### What the task asks
Repeat everything from the line holding "return material" to the line holding "obj.parent = None", inclusive, exactly. Leave out the rest.

### Dataset extract
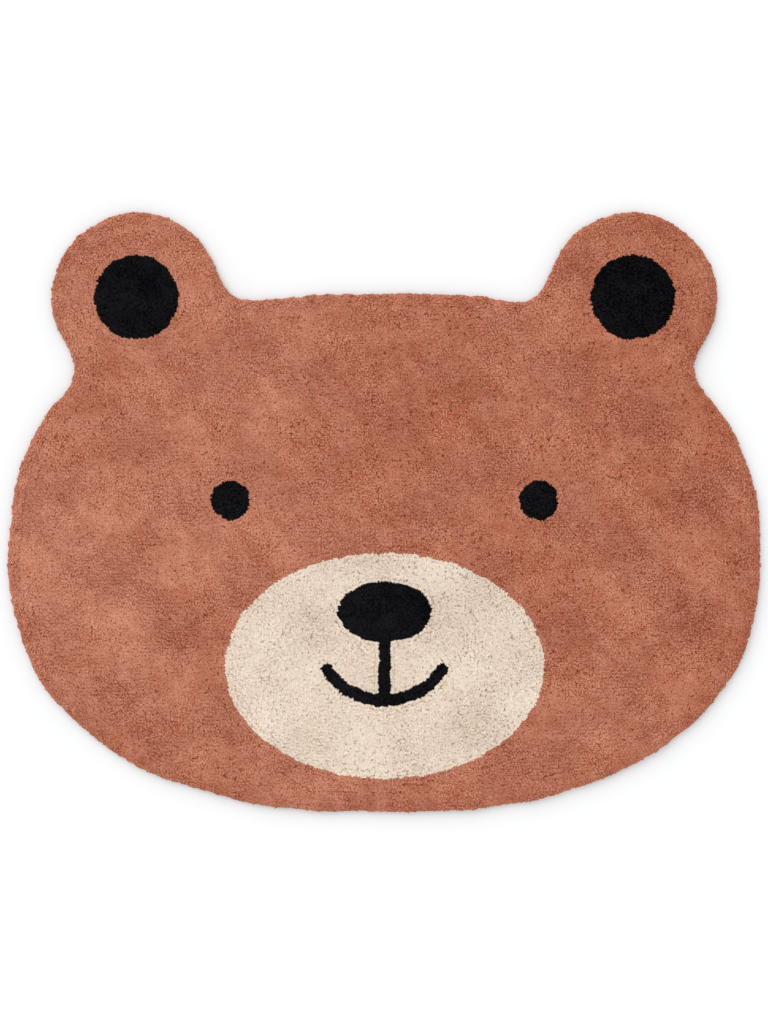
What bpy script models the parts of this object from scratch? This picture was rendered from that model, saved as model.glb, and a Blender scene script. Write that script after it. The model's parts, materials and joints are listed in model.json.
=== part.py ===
"""Kids rug, tufted in cotton in the plain outline of a bear's head and lying flat on a floor.

Metres, +Z up. The origin is on the floor under the middle of the rug, +X runs to the right across the head
and +Y runs up towards the ears. The rug is one piece: its backing and its pile are one closed solid.
"""

import math
from collections import namedtuple

import bmesh
import bpy
from mathutils import Vector
from mathutils.geometry import delaunay_2d_cdt

# The head: a broad superellipse, centred on x = 0
HEAD_HALF_WIDTH = 0.500
HEAD_HALF_HEIGHT = 0.345
HEAD_SQUARENESS = 2.35
DEEP_INSIDE = 0.3

# The ears: two discs, placed from the head's centre, and the soft corner where each runs into the head
EAR_RADIUS = 0.112
EAR_SIDE = 0.330
EAR_RISE = 0.340
NECK_SOFTNESS = 0.060

# The cut edge wanders a little, because it is cut and trimmed by hand
WANDER = 0.0010
WANDER_LENGTHS = (0.097, 0.173)

# The pile stands this high above the floor, and swells and dips softly where it has been trodden
PILE_HEIGHT = 0.0130
SWELL = 0.0007
SWELL_LENGTHS = (0.310, 0.190)

# How finely the shape is divided
EDGE_STEP = 0.011
TRACE_STEP = 0.002
TOP_STEP = 0.026
SLOPE_STEP = 1e-5
SETTLE_ROUNDS = 4

# The rim from the floor up: how far each row lies inside the outline, and its share of the pile's height.
# The backing is cut a little inside the outline, and the pile fans out over it.
RimRow = namedtuple("RimRow", "inset share")
RIM = (
    RimRow(inset=0.0050, share=0.00),
    RimRow(inset=0.0042, share=0.17),
    RimRow(inset=0.0000, share=0.52),
    RimRow(inset=0.0014, share=0.78),
    RimRow(inset=0.0055, share=0.95),
    RimRow(inset=0.0120, share=1.00),
)

# Terracotta cotton
PILE_COLOUR = (0.456, 0.159, 0.095, 1.0)
PILE_ROUGHNESS = 0.95

RUG_NAME = "tufted_rug"
COLLECTION_NAME = "kids_rug"


def clear_scene():
    for obj in list(bpy.data.objects):
        bpy.data.objects.remove(obj, do_unlink=True)


def head_distance(x, y):
    """About how far a point lies outside the head, and below zero inside it."""
    across = abs(x) / HEAD_HALF_WIDTH
    up = abs(y) / HEAD_HALF_HEIGHT
    reach = (across**HEAD_SQUARENESS + up**HEAD_SQUARENESS) ** (1 / HEAD_SQUARENESS)
    if reach < DEEP_INSIDE:
        return (reach - 1) * HEAD_HALF_HEIGHT
    slope = math.hypot(
        across ** (HEAD_SQUARENESS - 1) / HEAD_HALF_WIDTH,
        up ** (HEAD_SQUARENESS - 1) / HEAD_HALF_HEIGHT,
    )
    return (reach - 1) * reach ** (HEAD_SQUARENESS - 1) / slope


def ears_distance(x, y):
    return math.hypot(abs(x) - EAR_SIDE, y - EAR_RISE) - EAR_RADIUS


def wander(x, y):
    short, long = WANDER_LENGTHS
    return WANDER * (
        0.6 * math.sin(math.tau * (x + 0.7 * y) / short) + math.sin(math.tau * (y - 0.6 * x) / long + 1.3)
    )


def rug_distance(x, y):
    """How far a point lies outside the rug: the head and the ears run into each other with a soft corner."""
    head = head_distance(x, y)
    ears = ears_distance(x, y)
    near = max(NECK_SOFTNESS - abs(head - ears), 0) / NECK_SOFTNESS
    return min(head, ears) - near**2 * NECK_SOFTNESS / 4 + wander(x, y)


def outward(point):
    """The direction straight out of the rug at a point, as long as the distance changes there."""
    x, y = point
    return Vector(
        (
            rug_distance(x + SLOPE_STEP, y) - rug_distance(x - SLOPE_STEP, y),
            rug_distance(x, y + SLOPE_STEP) - rug_distance(x, y - SLOPE_STEP),
        )
    ) / (2 * SLOPE_STEP)


def settled(point):
    """The point moved straight in or out onto the outline."""
    for _ in range(SETTLE_ROUNDS):
        slope = outward(point)
        point = point - slope * rug_distance(*point) / slope.length_squared
    return point


def traced_outline():
    """Close points once round the outline, anticlockwise from the right cheek."""
    point = settled(Vector((HEAD_HALF_WIDTH, 0.0)))
    points = [point]
    while len(points) < 4 or (point - points[0]).length > TRACE_STEP:
        slope = outward(point)
        along = Vector((-slope.y, slope.x)).normalized()
        point = settled(point + along * TRACE_STEP)
        points.append(point)
    return points


def evenly_spaced(points, step):
    """A closed line again, with its points about one step apart."""
    closed = points + points[:1]
    travelled = [0.0]
    for start, end in zip(closed, closed[1:]):
        travelled.append(travelled[-1] + (end - start).length)
    count = round(travelled[-1] / step)
    spaced = []
    leg = 0
    for i in range(count):
        wanted = travelled[-1] * i / count
        while travelled[leg + 1] < wanted:
            leg += 1
        share = (wanted - travelled[leg]) / (travelled[leg + 1] - travelled[leg])
        spaced.append(settled(closed[leg].lerp(closed[leg + 1], share)))
    return spaced


def pile_height(x, y):
    long, short = SWELL_LENGTHS
    return PILE_HEIGHT + SWELL * (
        math.sin(math.tau * x / long + 0.8) * math.cos(math.tau * y / long)
        + 0.5 * math.sin(math.tau * (x + y) / short)
    )


def rim_point(point, row):
    flat = point - outward(point).normalized() * row.inset
    return Vector((flat.x, flat.y, row.share * pile_height(flat.x, flat.y)))


def add_loop(mesh, points):
    """A closed loop of edges through the points."""
    verts = [mesh.verts.new(point) for point in points]
    return [mesh.edges.new((a, b)) for a, b in zip(verts, verts[1:] + verts[:1])]


def inner_points(inset):
    """Points over the top of the pile, in staggered rows, clear of its rim."""
    clearance = inset + TOP_STEP / 2
    row_step = TOP_STEP * math.sqrt(3) / 2
    rows = math.ceil((EAR_RISE + EAR_RADIUS) / row_step)
    columns = math.ceil(HEAD_HALF_WIDTH / TOP_STEP)
    found = []
    for row in range(-rows, rows + 1):
        for column in range(-columns, columns + 1):
            x = (column + 0.5 * (row % 2)) * TOP_STEP
            y = row * row_step
            if rug_distance(x, y) < -clearance:
                found.append(Vector((x, y)))
    return found


def add_top(mesh, edge_points):
    """The top of the pile, as triangles between its edge and the points inside it."""
    count = len(edge_points)
    flat = [point.to_2d() for point in edge_points] + inner_points(RIM[-1].inset)
    border = [(i, (i + 1) % count) for i in range(count)]
    inside_of_border = 1
    points, _, faces, *_ = delaunay_2d_cdt(flat, border, [], inside_of_border, 1e-7)
    verts = [mesh.verts.new((x, y, pile_height(x, y))) for x, y in points]
    for face in faces:
        mesh.faces.new([verts[i] for i in face])


def rug_mesh():
    outline = evenly_spaced(traced_outline(), EDGE_STEP)
    rows = [[rim_point(point, row) for point in outline] for row in RIM]
    mesh = bmesh.new()
    loops = [add_loop(mesh, row) for row in rows]
    for lower, upper in zip(loops, loops[1:]):
        bmesh.ops.bridge_loops(mesh, edges=lower + upper)
    bmesh.ops.contextual_create(mesh, geom=loops[0])
    add_top(mesh, rows[-1])
    bmesh.ops.remove_doubles(mesh, verts=mesh.verts, dist=1e-5)
    bmesh.ops.recalc_face_normals(mesh, faces=mesh.faces)
    across = [vert.co.x for vert in mesh.verts]
    up = [vert.co.y for vert in mesh.verts]
    middle = Vector((max(across) + min(across), max(up) + min(up), 0)) / 2
    bmesh.ops.translate(mesh, verts=mesh.verts, vec=-middle)
    data = bpy.data.meshes.new(RUG_NAME)
    mesh.to_mesh(data)
    mesh.free()
    data.shade_smooth()
    data.set_sharp_from_angle(angle=math.radians(50))
    return data


def pile_material():
    material = bpy.data.materials.new("terracotta_pile")
    material.use_nodes = True
    shader = material.node_tree.nodes["Principled BSDF"]
    shader.inputs["Base Color"].default_value = PILE_COLOUR
    shader.inputs["Roughness"].default_value = PILE_ROUGHNESS
    shader.inputs["Metallic"].default_value = 0.0
    return material


def build_rug():
    collection = bpy.data.collections.new(COLLECTION_NAME)
    bpy.context.scene.collection.children.link(collection)
    rug = bpy.data.objects.new(RUG_NAME, rug_mesh())
    rug.data.materials.append(pile_material())
    collection.objects.link(rug)


clear_scene()
build_rug()
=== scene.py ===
"""Kids rug: the looks of a tufted cotton rug in the plain outline of a bear's head.

The rug lies flat on a pale floor and is seen from straight above. It is one canvas backing, the packed roots of
the pile on it, and the cut tufts themselves, yarn by yarn, in three colours. Every length is in metres, in the
frame of the CAD model: the origin is on the floor under the middle of the rug and +Y runs up to the ears.
"""

import json
import math
from collections import namedtuple

import bmesh
import bpy
import numpy as np
from bpy.props import FloatProperty, FloatVectorProperty, IntProperty, PointerProperty
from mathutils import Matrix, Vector
from mathutils.geometry import delaunay_2d_cdt

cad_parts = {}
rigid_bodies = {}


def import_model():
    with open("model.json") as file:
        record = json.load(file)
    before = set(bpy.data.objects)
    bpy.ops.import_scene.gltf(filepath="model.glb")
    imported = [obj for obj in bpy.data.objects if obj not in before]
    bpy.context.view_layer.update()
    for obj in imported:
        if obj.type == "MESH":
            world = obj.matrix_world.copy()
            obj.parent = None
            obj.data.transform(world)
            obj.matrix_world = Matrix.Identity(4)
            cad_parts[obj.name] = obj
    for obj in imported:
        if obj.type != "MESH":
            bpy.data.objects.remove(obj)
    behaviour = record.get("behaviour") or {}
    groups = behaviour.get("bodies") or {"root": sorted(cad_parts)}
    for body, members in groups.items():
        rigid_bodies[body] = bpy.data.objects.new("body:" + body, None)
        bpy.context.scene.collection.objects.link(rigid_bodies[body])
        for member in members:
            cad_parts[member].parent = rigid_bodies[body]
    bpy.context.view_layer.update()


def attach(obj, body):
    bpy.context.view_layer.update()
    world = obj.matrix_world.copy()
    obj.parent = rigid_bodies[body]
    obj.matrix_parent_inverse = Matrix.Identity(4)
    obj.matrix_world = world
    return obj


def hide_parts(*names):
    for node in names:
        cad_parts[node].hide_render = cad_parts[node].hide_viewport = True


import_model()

bl_info = {
    "name": "Kids Rug",
    "version": (1, 0, 0),
    "blender": (4, 5, 0),
    "location": "3D View > Sidebar > Rug",
    "description": "Makes a tufted cotton rug in the outline of a bear's head",
    "category": "Add Mesh",
}

RUG_NODE = "tufted_rug"


# The sizes and colours that a user would change


def length(name, description, default):
    return FloatProperty(
        name=name, description=description, default=default, unit="LENGTH", subtype="DISTANCE", precision=4
    )


def amount(name, description, default, low=0.0, high=10.0):
    return FloatProperty(name=name, description=description, default=default, min=low, max=high)


def colour(name, description, default):
    return FloatVectorProperty(
        name=name, description=description, default=default, subtype="COLOR", size=3, min=0, max=1
    )


class RugOutline(bpy.types.PropertyGroup):
    """The outline of the rug: a broad head and two round ears, as the CAD model has them."""

    head_half_width: length("Head half width", "From the middle of the head to the cheek", 0.500)
    head_half_height: length("Head half height", "From the middle of the head to the chin", 0.345)
    head_squareness: amount("Head squareness", "2 is an ellipse, and more is squarer", 2.35)
    ear_radius: length("Ear radius", "Radius of each round ear", 0.112)
    ear_side: length("Ear side", "From the middle of the head to an ear, sideways", 0.330)
    ear_rise: length("Ear rise", "From the middle of the head up to an ear", 0.340)
    neck_softness: length("Neck softness", "How softly an ear runs into the head", 0.060)
    wander: length("Edge wander", "How far the hand-cut edge strays", 0.0010)


class RugFace(bpy.types.PropertyGroup):
    """Where the plain motifs lie, from the middle of the head."""

    muzzle_half_width: length("Muzzle half width", "Half the width of the cream oval", 0.212)
    muzzle_half_height: length("Muzzle half height", "Half the height of the cream oval", 0.150)
    muzzle_drop: length("Muzzle drop", "How far the oval's middle lies below the head's", 0.150)
    nose_half_width: length("Nose half width", "Half the width of the oval nose", 0.062)
    nose_half_height: length("Nose half height", "Half the height of the oval nose", 0.040)
    nose_drop: length("Nose drop", "How far the nose lies below the middle of the head", 0.078)
    line_width: length("Line width", "Width of the mouth's lines, four rows of tufts", 0.0160)
    smile_radius: length("Smile radius", "Radius of the smile arc", 0.092)
    smile_drop: length("Smile drop", "How far the arc's lowest point lies below the middle of the head", 0.196)
    smile_reach: amount("Smile reach", "Half the angle that the arc covers, in radians", 0.98)
    eye_radius: length("Eye radius", "Radius of each round eye", 0.026)
    eye_side: length("Eye side", "From the middle of the head to an eye, sideways", 0.205)
    eye_rise: length("Eye rise", "From the middle of the head up to an eye", 0.070)
    inner_ear_radius: length("Inner ear radius", "Radius of the dark disc in each ear", 0.056)
    waver: length("Waver", "How far the hand-tufted edges of the motifs stray", 0.0007)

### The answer
    return material


def build_rug():
    collection = bpy.data.collections.new(COLLECTION_NAME)
    bpy.context.scene.collection.children.link(collection)
    rug = bpy.data.objects.new(RUG_NAME, rug_mesh())
    rug.data.materials.append(pile_material())
    collection.objects.link(rug)


clear_scene()
build_rug()
=== scene.py ===
"""Kids rug: the looks of a tufted cotton rug in the plain outline of a bear's head.

The rug lies flat on a pale floor and is seen from straight above. It is one canvas backing, the packed roots of
the pile on it, and the cut tufts themselves, yarn by yarn, in three colours. Every length is in metres, in the
frame of the CAD model: the origin is on the floor under the middle of the rug and +Y runs up to the ears.
"""

import json
import math
from collections import namedtuple

import bmesh
import bpy
import numpy as np
from bpy.props import FloatProperty, FloatVectorProperty, IntProperty, PointerProperty
from mathutils import Matrix, Vector
from mathutils.geometry import delaunay_2d_cdt

cad_parts = {}
rigid_bodies = {}


def import_model():
    with open("model.json") as file:
        record = json.load(file)
    before = set(bpy.data.objects)
    bpy.ops.import_scene.gltf(filepath="model.glb")
    imported = [obj for obj in bpy.data.objects if obj not in before]
    bpy.context.view_layer.update()
    for obj in imported:
        if obj.type == "MESH":
            world = obj.matrix_world.copy()
            obj.parent = None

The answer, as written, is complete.